Single by A-ha

from the album True North
- Released: 16 September 2022
- Recorded: 2021
- Genre: Soft rock; Pop;
- Length: 4:22
- Songwriter: Magne Furuholmen

A-ha singles chronology
| "I'm In" (2022) | "You Have What It Takes" (2022) |  |

Music videos
- "You Have What It Takes" (Official Lyric Video) on YouTube
- "You Have What It Takes" (Official video) on YouTube

= You Have What It Takes =

"You Have What It Takes" is the second single from A-ha's 11th studio album True North, released on September 16, 2022.

== Background ==
A demo version of the song was first released by Magne Furuholmen on his Instagram page on April 4, 2021, with himself providing the vocals. The song was subsequently played live on the band's 2022 tour before it was released.

The final track which accompanies acoustic guitars and symphonic parts is sung by Morten Harket and is very similar to the demo version.

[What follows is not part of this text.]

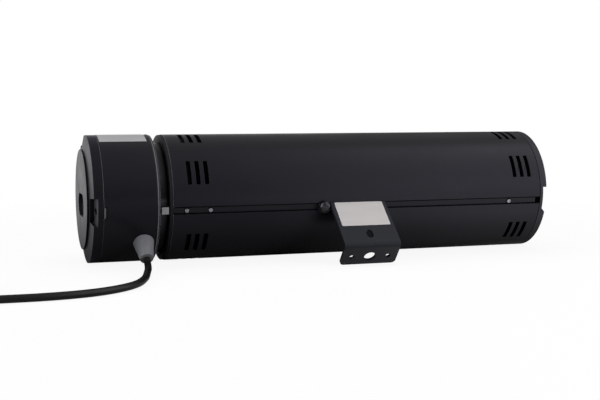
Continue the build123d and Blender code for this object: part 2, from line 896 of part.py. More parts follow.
bar_top_r = groove_floor_r + fit + bar_t
with BuildPart() as bracket_bolt:
    spoke(bolt_x, seam_angle, rail_bottom_r, bar_top_r, bolt_r)
    spoke(bolt_x, seam_angle, bar_top_r, bar_top_r + washer_t, washer_r)
    head_base_r = bar_top_r + washer_t
    spoke(bolt_x, seam_angle, head_base_r, head_base_r + bolt_head_h, bolt_head_r)
    bolt_axis = Axis((bolt_x, 0, 0), (0, *direction(seam_angle)))
    fillet(bracket_bolt.edges().group_by(bolt_axis)[-1], bolt_dome_r)
save(bracket_bolt, "bracket_bolt")

with BuildPart() as bracket_label:
    with BuildSketch(plate_plane.offset(seat)):
        with Locations((0, -plate_label_inset - plate_label_l / 2)):
            RectangleRounded(plate_label_w, plate_label_l, 1.0)
    extrude(amount=label_t)
save(bracket_label, "bracket_label")

# ---------------------------------------------------------------- motor
can_end = can_start + can_l
stack_x = can_start + bell_t + stack_inset
brake_coil_x = can_end - bell_t - bell_spigot_l - brake_coil_l
brake_disc_x = brake_coil_x - brake_gap - brake_disc_t
stack_end = brake_disc_x - winding_gap - winding_l - winding_room
stack_l = stack_end - stack_x
stator_bore_r = rotor_r + air_gap
bore_r = can_r - can_wall
inside_r = bore_r - running
gearbox_screw_angles = around(gearbox_screw_angle, gearbox_screw_count)
gearbox_screw_places = [
    spot(angle, bore_r - gearbox_screw_r / 2) for angle in gearbox_screw_angles
]

with BuildPart() as motor_can:
    band(can_start + bell_t, can_end - bell_t, bore_r, can_r)
save(motor_can, "motor_can")

with BuildPart() as can_end_bells:
    for face, side in ((can_start, 1), (can_end, -1)):
        inner_face = face + side * bell_t
        band(face, inner_face, rotor_bearing_r + running, can_r)
        band(inner_face, inner_face + side * bell_spigot_l, inside_r - can_wall, inside_r)
    for screw in tube_screw_places:
        reach = can_start + bell_t / 2 + stage_gap
        tube(can_start, reach, tube_screw_r + thread_room, 0, screw, Mode.SUBTRACT)
    for screw in gearbox_screw_places:
        tube(can_end - bell_t, can_end, gearbox_screw_r + thread_room, 0, screw, Mode.SUBTRACT)
save(can_end_bells, "can_end_bells")

with BuildPart() as stator_core:
    band(stack_x, stack_end, stator_bore_r, inside_r)
    with BuildSketch(Plane.YZ.offset(stack_x)):
        with PolarLocations(stator_bore_r + slot_depth / 2 - winding_room, stator_slots):
            Rectangle(slot_depth + 2 * winding_room, slot_w)
    extrude(amount=stack_l, mode=Mode.SUBTRACT)
save(stator_core, "stator_core")

winding_inner_r = stator_bore_r + 2 * winding_room
winding_outer_r = stator_bore_r + slot_depth - winding_room
with BuildPart() as stator_windings:
    for face, side in ((stack_x - winding_room, -1), (stack_end + winding_room, 1)):
        band(face, face + side * winding_l, winding_inner_r, winding_outer_r)
    with BuildSketch(Plane.YZ.offset(stack_x - winding_room)):
        with PolarLocations((winding_inner_r + winding_outer_r) / 2, stator_slots):
            Rectangle(winding_outer_r - winding_inner_r - 1, slot_w - 2 * winding_room)
    extrude(amount=stack_l + 2 * winding_room)
    outer_ends = stator_windings.edges().filter_by(GeomType.CIRCLE).group_by(Axis.X)
    fillet(outer_ends[0] + outer_ends[-1], winding_l / 4)
save(stator_windings, "stator_windings")

with BuildPart() as rotor_bearings:
    for x in (can_start, can_end - bell_t):
        band(x, x + bell_t, shaft_r + running, rotor_bearing_r)
save(rotor_bearings, "rotor_bearings")

fan_x = can_start + bell_t + fan_inset
first_gear_x = can_end + first_ring_hub_l
first_gear_end = first_gear_x + gear_face
carrier_x = first_gear_end + gear_gap
case_end = carrier_x + carrier_t + stage_gap
star_plate_x = case_end
star_gear_x = star_plate_x + star_plate_t + gearbox_screw_head_h + stage_gap
star_gear_end = star_gear_x + gear_face
pin_plate_x = star_gear_end + gear_gap
planet_pcr = gear_module * (sun_teeth + planet_teeth) / 2
planet_angles = around(0.0, planet_count)
planet_centres = [spot(angle, planet_pcr) for angle in planet_angles]


def involute(slope):
    """The involute function."""
    return tan(slope) - slope


def gear_outline(teeth, swell, tip_r, root_r, centre=(0.0, 0.0), turn=0.0):
    """Corners of a spur gear with a tooth at the angle turn, each flank moved out by swell."""
    pitch_r = gear_module * teeth / 2
    base_r = pitch_r * cos(pressure)
    flank = [root_r + (tip_r - root_r) * step / 3 for step in range(4)]
    corners = []
    for tooth in range(teeth):
        middle = radians(turn) + 2 * pi * tooth / teeth
        for side in (-1, 1):
            for radius in flank[::-side]:
                slope = acos(min(1.0, base_r / radius))
                half = pi / 2 / teeth + swell / pitch_r + involute(pressure) - involute(slope)
                angle = middle + side * half
                corners.append((centre[0] + radius * cos(angle), centre[1] + radius * sin(angle)))
    return corners


def gear(start, end, teeth, centre=(0.0, 0.0), turn=0.0):
    """Add a spur gear to the part being built."""
    pitch_r = gear_module * teeth / 2
    outline = gear_outline(teeth, -backlash, pitch_r + addendum, pitch_r - dedendum, centre, turn)
    with BuildSketch(Plane.YZ.offset(start)) as section:
        with BuildLine():
            Polyline(*outline, close=True)
        make_face()
    extrude(section.sketch, amount=end - start)


def cut_ring_teeth(start, end):
    """Cut the internal teeth of a ring gear into the part being built."""
    pitch_r = gear_module * ring_teeth / 2
    outline = gear_outline(ring_teeth, backlash, pitch_r + dedendum, pitch_r - ring_addendum)
    with BuildSketch(Plane.YZ.offset(start)) as section:
        with BuildLine():
            Polyline(*outline, close=True)
        make_face()
    extrude(section.sketch, amount=end - start, mode=Mode.SUBTRACT)


ring_r = gear_module * ring_teeth / 2 + dedendum + ring_rim
sun_turn = 180.0 / sun_teeth

with BuildPart() as rotor_shaft:
    tube(can_start - stage_gap, can_end + stage_gap, shaft_r)
    tube(can_end, first_gear_x, sun_shaft_r)
    gear(first_gear_x - gear_gap, first_gear_end, sun_teeth, turn=sun_turn)
    tube(first_gear_end, carrier_x + carrier_t - gear_gap, pilot_r)
save(rotor_shaft, "rotor_shaft")

with BuildPart() as rotor_core:
    band(stack_x, stack_end, shaft_r + seat, rotor_r)
    for face, side in ((stack_x, -1), (stack_end, 1)):
        band(face, face + side * winding_l / 3, rotor_bearing_r, rotor_r - 2 * air_gap)
save(rotor_core, "rotor_core")

with BuildPart() as cooling_fan:
    band(fan_x, fan_x + fan_l, shaft_r + seat, rotor_bearing_r)
    band(fan_x, fan_x + blade_t, rotor_bearing_r - 1, fan_r)
    with BuildSketch(Plane.YZ.offset(fan_x)):
        with PolarLocations((fan_r + rotor_bearing_r) / 2, fan_blades):
            Rectangle(fan_r - rotor_bearing_r + 0.6, blade_t, rotation=12)
    extrude(amount=fan_l)
save(cooling_fan, "cooling_fan")

with BuildPart() as brake_disc:
    band(brake_disc_x, brake_disc_x + brake_disc_t, shaft_r + seat, brake_disc_r)
save(brake_disc, "brake_disc")

with BuildPart() as brake_coil:
    band(brake_coil_x, can_end - bell_t, rotor_bearing_r, brake_disc_r)
save(brake_coil, "brake_coil")

# ---------------------------------------------------------------- gearbox
with BuildPart() as fixed_ring_gear:
    band(can_end, case_end, carrier_r + stage_gap, ring_r)
    cut_ring_teeth(first_gear_x - stage_gap, first_gear_end + gear_gap)
    ring_bore = gear_module * ring_teeth / 2
    band(carrier_x, case_end, carrier_r, ring_bore + dedendum, mode=Mode.SUBTRACT)
    for screw in gearbox_screw_places:
        tube(can_end, case_end, gearbox_screw_r + thread_room, 0, screw, Mode.SUBTRACT)
save(fixed_ring_gear, "fixed_ring_gear")

with BuildPart() as gearbox_screws:
    plate_end = star_plate_x + star_plate_t
    for screw in gearbox_screw_places:
        tube(can_end - bell_t, plate_end, gearbox_screw_r, centre=screw)
        tube(plate_end, plate_end + gearbox_screw_head_h, gearbox_screw_head_r, centre=screw)
save(gearbox_screws, "gearbox_screws")

first_planets = []
star_gears = []
for number, angle, centre in zip(range(1, planet_count + 1), planet_angles, planet_centres):
    with BuildPart() as first_planet:
        gear(first_gear_x, first_gear_end, planet_teeth, centre, angle)
        tube(first_gear_x, first_gear_end, pin_r + running, centre=centre, mode=Mode.SUBTRACT)
    save(first_planet, f"first_planet_{number}")
    with BuildPart() as star_gear:
        gear(star_gear_x, star_gear_end, planet_teeth, centre, angle)
        tube(star_gear_x, star_gear_end, pin_r + running, centre=centre, mode=Mode.SUBTRACT)
    save(star_gear, f"star_gear_{number}")

with BuildPart() as planet_carrier:
    tube(carrier_x, carrier_x + carrier_t, carrier_r)
    tube(carrier_x, carrier_x + carrier_t, pilot_r + running, mode=Mode.SUBTRACT)
    tube(carrier_x + carrier_t - gear_gap / 2, star_gear_x, sun_shaft_r)
    gear(star_gear_x, star_gear_end, sun_teeth, turn=sun_turn)
    for centre in planet_centres:
        tube(first_gear_x, carrier_x + carrier_t / 2, pin_r, centre=centre)
save(planet_carrier, "planet_carrier")

with BuildPart() as star_plate:
    band(star_plate_x, star_plate_x + star_plate_t, sun_shaft_r + running, ring_r)
    for screw in gearbox_screw_places:
        reach = star_plate_x + star_plate_t
        tube(star_plate_x, reach, gearbox_screw_r + thread_room, 0, screw, Mode.SUBTRACT)
    for centre in planet_centres:
        tube(star_plate_x + 1, pin_plate_x + pin_plate_t, pin_r, centre=centre)
save(star_plate, "star_plate")

with BuildPart() as far_axle:
    tube(pin_plate_x, pin_plate_x + pin_plate_t, carrier_r)
    tube(pin_plate_x + pin_plate_t, far_axle_end, far_axle_r)
    for centre in planet_centres:
        tube(pin_plate_x, pin_plate_x + pin_plate_t, pin_r + seat, 0, centre, Mode.SUBTRACT)
save(far_axle, "far_axle")

# ---------------------------------------------------------------- drive into the drum
ring_flange_r = ring_r + ring_flange_w
drive_screw_pcr = (ring_r + ring_flange_r) / 2
drive_screw_places = [spot(angle, drive_screw_pcr) for angle in gearbox_screw_angles]
disc_x = star_gear_end + stage_gap
with BuildPart() as output_ring_gear:
    band(star_gear_x - gear_gap / 2, disc_x, carrier_r + stage_gap, ring_r)
    band(disc_x - ring_flange_t, disc_x, ring_r - 1, ring_flange_r)
    cut_ring_teeth(star_gear_x - gear_gap, disc_x + gear_gap)
    reach = disc_x - ring_flange_t
    for angle in seams:
        low_r = rail_bottom_r - fit
        band(reach, disc_x, low_r, casing_r, rail_arc + 2, angle, Mode.SUBTRACT)
    for screw in drive_screw_places:
        tube(reach, disc_x, drive_screw_r + thread_room, 0, screw, Mode.SUBTRACT)
save(output_ring_gear, "output_ring_gear")

with BuildPart() as drive_disc:
    band(disc_x, disc_x + drive_disc_t, carrier_r + pin_plate_t, nested_r)
    for angle in seams:
        low_r = rail_bottom_r - fit
        band(disc_x, disc_x + drive_disc_t, low_r, casing_r, rail_arc + 2, angle, Mode.SUBTRACT)
    for screw in drive_screw_places:
        reach = disc_x + drive_disc_t
        tube(disc_x, reach, drive_screw_r + thread_room, 0, screw, Mode.SUBTRACT)
save(drive_disc, "drive_disc")

with BuildPart() as drive_screws:
    for screw in drive_screw_places:
        face = disc_x + drive_disc_t
        tube(disc_x - ring_flange_t, face, drive_screw_r, centre=screw)
        tube(face, face + drive_screw_head_h, drive_screw_head_r, centre=screw)
save(drive_screws, "drive_screws")
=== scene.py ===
"""Looks of a roller shutter motor: a fixed head, a geared drum, its bracket and its mains lead.

Lengths in the settings are in metres. The spin axis is X, +Z is up and -Y is the front.
"""

import json
from math import cos, degrees, radians, sin

import bmesh
import bpy
from mathutils import Matrix, Vector


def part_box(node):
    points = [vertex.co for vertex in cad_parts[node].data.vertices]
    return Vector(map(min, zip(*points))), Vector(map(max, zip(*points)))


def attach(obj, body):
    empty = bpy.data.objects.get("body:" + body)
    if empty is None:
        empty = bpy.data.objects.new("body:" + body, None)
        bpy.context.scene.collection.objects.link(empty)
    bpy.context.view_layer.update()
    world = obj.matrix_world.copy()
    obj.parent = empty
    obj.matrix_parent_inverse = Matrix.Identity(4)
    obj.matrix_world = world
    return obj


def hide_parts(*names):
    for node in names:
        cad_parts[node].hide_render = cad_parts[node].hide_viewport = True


bl_info = {
    "name": "Roller shutter motor looks",
    "version": (1, 0, 0),
    "blender": (4, 5, 0),
    "location": "3D View > Sidebar > Shutter motor",
    "description": "Finishes, fasteners, lead and studio for a roller shutter motor",
    "category": "Object",
}

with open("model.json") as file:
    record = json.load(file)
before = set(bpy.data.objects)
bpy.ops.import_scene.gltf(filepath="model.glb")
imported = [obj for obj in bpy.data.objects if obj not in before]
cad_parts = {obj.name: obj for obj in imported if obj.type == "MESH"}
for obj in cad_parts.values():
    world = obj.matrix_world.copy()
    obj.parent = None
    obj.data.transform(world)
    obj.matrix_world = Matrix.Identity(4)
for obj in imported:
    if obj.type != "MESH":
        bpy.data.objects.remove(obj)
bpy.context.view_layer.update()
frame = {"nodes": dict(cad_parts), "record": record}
MM = 0.001
# Vertices closer than this are merged, and edges steeper than this many degrees stay sharp.
WELD = 0.01 * MM
SHARP_EDGE = 30.0

# ---------------------------------------------------------------- places taken from the frame
casing_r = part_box("drum_upper_shell")[1].z
coil_low, coil_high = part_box("cord_coil")
table_z = coil_low.z
coil_centre = (coil_low + coil_high) / 2


def linear(colour):
    """Turn an sRGB hex colour to the linear values that a shader takes."""
    parts = [int(colour[place : place + 2], 16) / 255 for place in (0, 2, 4)]
    return tuple(p / 12.92 if p <= 0.04045 else ((p + 0.055) / 1.055) ** 2.4 for p in parts)


def per_metre(size_mm):
    """The scale at which a texture's features are about this many millimetres across."""
    return 1000.0 / size_mm


# ---------------------------------------------------------------- settings
def colour_setting(name, description, colour):
    """A colour that a user can change."""
    return bpy.props.FloatVectorProperty(
        name=name,
        description=description,
        subtype="COLOR",
        size=3,
        min=0.0,
        max=1.0,
        default=linear(colour),
    )


def length_setting(name, description, millimetres):
    """A length that a user can change."""
    return bpy.props.FloatProperty(
        name=name, description=description, default=millimetres * MM, unit="LENGTH", precision=5
    )


def power_setting(name, description, watts):
    """A lamp's power that a user can change."""
    return bpy.props.FloatProperty(name=name, description=description, default=watts, unit="POWER")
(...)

A video for the song was released on September 29, 2022,

Furuholmen said about the track: “We live in increasingly confusing and volatile times, and there are things we often forget to express enough – to each other, to our children, our loved ones, our friends, and the generation growing up. If we want changes for the better, it starts with people who care enough to stand up for their ideals and for the rest of us to support them. I have great hope for the future when I see the courage and conviction of the young. They have it, and so do you. YOU have what it takes!”